The event begins with a challenger series - the Louis Vuitton Cup - to decide who gets to take on the defender in the America's Cup.
The winner decides the format and venue of the next event. It takes place roughly every 3-5 years but one-off challenges - to do with complicated court proceedings - also occur.
As holders Oracle chose 72ft catamarans with rigid wing sails. Foils were pioneered by New Zealand.
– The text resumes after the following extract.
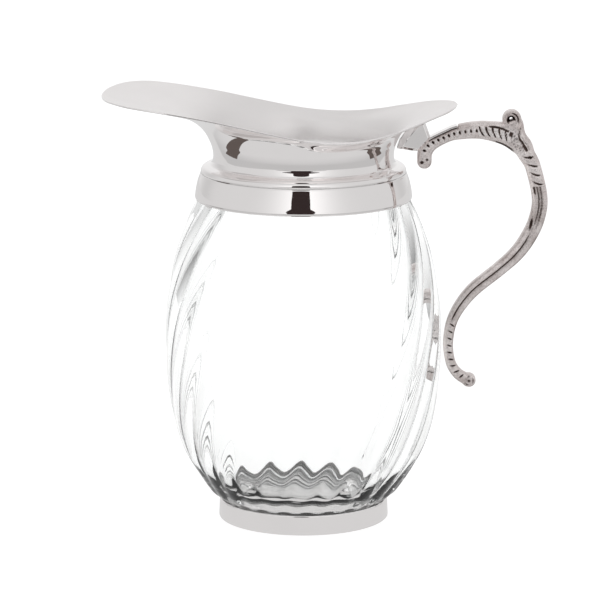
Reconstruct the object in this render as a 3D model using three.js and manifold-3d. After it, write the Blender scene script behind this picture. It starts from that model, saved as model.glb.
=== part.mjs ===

The high-speed boats were initially criticised over safety, particularly after Andrew Simpson's death in May, but thrilling racing suggests multihulls could remain for the next event, though possibly smaller.
Oracle also brought racing close to the shore and ushered in a new era of TV production with on-screen graphics to help simplify the sport, a development likely to remain.
No British team have won it, but Sir Ben Ainslie has already launched Ben Ainslie Racing with a view to changing that.
They opted for revolutionary 72ft catamarans with rigid wing sails - and foiling daggerboards later pioneered by the Kiwis - which allowed the boats to reach startling speeds of more than 50mph.
Races were brought inshore to make it more accessible for fans, while cutting-edge TV production with on-screen graphics were introduced to make it more appealing for a new audience of TV viewers.
But the format was controversial and designs untested, with critics fearing for the safety of sailors.
Oracle capsized last year, but it was
the death of British Olympian Andrew Simpson
in a training accident in May that prompted wide-ranging safety measures, including upper wind-speed limits and personal breathing apparatus.
Critics also pointed to spiralling costs, with only three teams - Artemis Racing of Sweden, Emirates Team New Zealand and Luna Rossa Challenge of Italy - emerging to compete in the Louis Vuitton Cup challenger series for the right to take on Oracle.
But despite Team New Zealand's early stranglehold and a number of races postponed because of unfavourable winds, the America's Cup showed that match-racing in giant catamarans can be hugely exciting and is likely to be the future of the event.